### Given data:
-- begin --
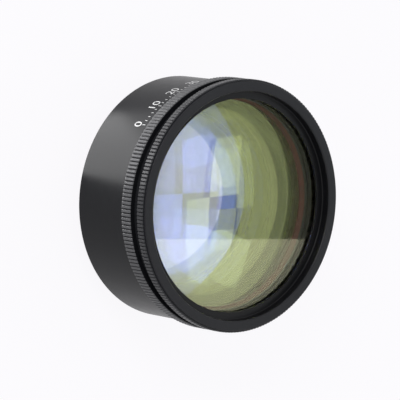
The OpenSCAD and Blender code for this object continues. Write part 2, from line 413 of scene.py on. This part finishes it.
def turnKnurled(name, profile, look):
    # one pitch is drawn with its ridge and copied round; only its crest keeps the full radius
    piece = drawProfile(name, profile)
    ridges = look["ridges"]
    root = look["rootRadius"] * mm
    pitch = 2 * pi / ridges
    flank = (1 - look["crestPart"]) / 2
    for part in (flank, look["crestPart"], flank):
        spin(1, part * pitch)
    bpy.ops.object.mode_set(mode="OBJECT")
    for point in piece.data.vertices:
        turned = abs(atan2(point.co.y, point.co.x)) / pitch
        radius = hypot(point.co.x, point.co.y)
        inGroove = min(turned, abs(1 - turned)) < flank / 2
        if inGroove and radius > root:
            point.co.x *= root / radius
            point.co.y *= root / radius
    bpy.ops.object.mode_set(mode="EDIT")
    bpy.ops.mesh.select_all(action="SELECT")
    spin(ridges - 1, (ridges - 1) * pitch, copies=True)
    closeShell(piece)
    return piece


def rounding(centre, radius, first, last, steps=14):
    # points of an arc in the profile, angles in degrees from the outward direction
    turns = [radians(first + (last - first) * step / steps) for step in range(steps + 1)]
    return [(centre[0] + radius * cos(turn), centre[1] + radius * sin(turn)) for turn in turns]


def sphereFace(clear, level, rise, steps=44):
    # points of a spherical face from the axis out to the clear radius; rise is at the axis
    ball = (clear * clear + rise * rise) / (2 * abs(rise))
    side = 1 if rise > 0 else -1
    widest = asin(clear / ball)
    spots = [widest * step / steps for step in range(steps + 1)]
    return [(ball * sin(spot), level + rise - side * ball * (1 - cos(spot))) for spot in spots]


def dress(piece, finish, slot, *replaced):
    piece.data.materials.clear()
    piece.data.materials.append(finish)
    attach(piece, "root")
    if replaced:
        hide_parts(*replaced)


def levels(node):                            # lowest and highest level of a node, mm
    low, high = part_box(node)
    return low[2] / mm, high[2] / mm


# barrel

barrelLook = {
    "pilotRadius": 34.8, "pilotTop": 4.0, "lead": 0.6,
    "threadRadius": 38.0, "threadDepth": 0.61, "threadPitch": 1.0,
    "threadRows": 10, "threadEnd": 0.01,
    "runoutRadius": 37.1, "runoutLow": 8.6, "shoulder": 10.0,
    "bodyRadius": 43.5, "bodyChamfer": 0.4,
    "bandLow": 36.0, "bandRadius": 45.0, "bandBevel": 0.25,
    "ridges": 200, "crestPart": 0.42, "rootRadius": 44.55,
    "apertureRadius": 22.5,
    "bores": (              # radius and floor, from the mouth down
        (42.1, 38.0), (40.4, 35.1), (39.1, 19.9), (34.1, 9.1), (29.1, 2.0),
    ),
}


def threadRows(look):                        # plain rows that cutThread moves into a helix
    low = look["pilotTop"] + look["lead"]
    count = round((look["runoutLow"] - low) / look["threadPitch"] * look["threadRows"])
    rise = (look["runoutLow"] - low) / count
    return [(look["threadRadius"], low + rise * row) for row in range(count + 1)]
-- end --
Return the whole listing exactly.

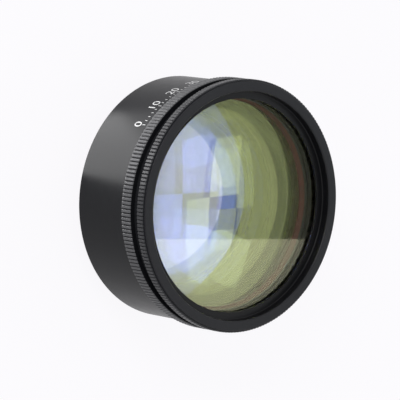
The OpenSCAD and Blender code for this object continues. Write part 2, from line 413 of scene.py on. This part finishes it.
def turnKnurled(name, profile, look):
    # one pitch is drawn with its ridge and copied round; only its crest keeps the full radius
    piece = drawProfile(name, profile)
    ridges = look["ridges"]
    root = look["rootRadius"] * mm
    pitch = 2 * pi / ridges
    flank = (1 - look["crestPart"]) / 2
    for part in (flank, look["crestPart"], flank):
        spin(1, part * pitch)
    bpy.ops.object.mode_set(mode="OBJECT")
    for point in piece.data.vertices:
        turned = abs(atan2(point.co.y, point.co.x)) / pitch
        radius = hypot(point.co.x, point.co.y)
        inGroove = min(turned, abs(1 - turned)) < flank / 2
        if inGroove and radius > root:
            point.co.x *= root / radius
            point.co.y *= root / radius
    bpy.ops.object.mode_set(mode="EDIT")
    bpy.ops.mesh.select_all(action="SELECT")
    spin(ridges - 1, (ridges - 1) * pitch, copies=True)
    closeShell(piece)
    return piece


def rounding(centre, radius, first, last, steps=14):
    # points of an arc in the profile, angles in degrees from the outward direction
    turns = [radians(first + (last - first) * step / steps) for step in range(steps + 1)]
    return [(centre[0] + radius * cos(turn), centre[1] + radius * sin(turn)) for turn in turns]


def sphereFace(clear, level, rise, steps=44):
    # points of a spherical face from the axis out to the clear radius; rise is at the axis
    ball = (clear * clear + rise * rise) / (2 * abs(rise))
    side = 1 if rise > 0 else -1
    widest = asin(clear / ball)
    spots = [widest * step / steps for step in range(steps + 1)]
    return [(ball * sin(spot), level + rise - side * ball * (1 - cos(spot))) for spot in spots]


def dress(piece, finish, slot, *replaced):
    piece.data.materials.clear()
    piece.data.materials.append(finish)
    attach(piece, "root")
    if replaced:
        hide_parts(*replaced)


def levels(node):                            # lowest and highest level of a node, mm
    low, high = part_box(node)
    return low[2] / mm, high[2] / mm


# barrel

barrelLook = {
    "pilotRadius": 34.8, "pilotTop": 4.0, "lead": 0.6,
    "threadRadius": 38.0, "threadDepth": 0.61, "threadPitch": 1.0,
    "threadRows": 10, "threadEnd": 0.01,
    "runoutRadius": 37.1, "runoutLow": 8.6, "shoulder": 10.0,
    "bodyRadius": 43.5, "bodyChamfer": 0.4,
    "bandLow": 36.0, "bandRadius": 45.0, "bandBevel": 0.25,
    "ridges": 200, "crestPart": 0.42, "rootRadius": 44.55,
    "apertureRadius": 22.5,
    "bores": (              # radius and floor, from the mouth down
        (42.1, 38.0), (40.4, 35.1), (39.1, 19.9), (34.1, 9.1), (29.1, 2.0),
    ),
}


def threadRows(look):                        # plain rows that cutThread moves into a helix
    low = look["pilotTop"] + look["lead"]
    count = round((look["runoutLow"] - low) / look["threadPitch"] * look["threadRows"])
    rise = (look["runoutLow"] - low) / count
    return [(look["threadRadius"], low + rise * row) for row in range(count + 1)]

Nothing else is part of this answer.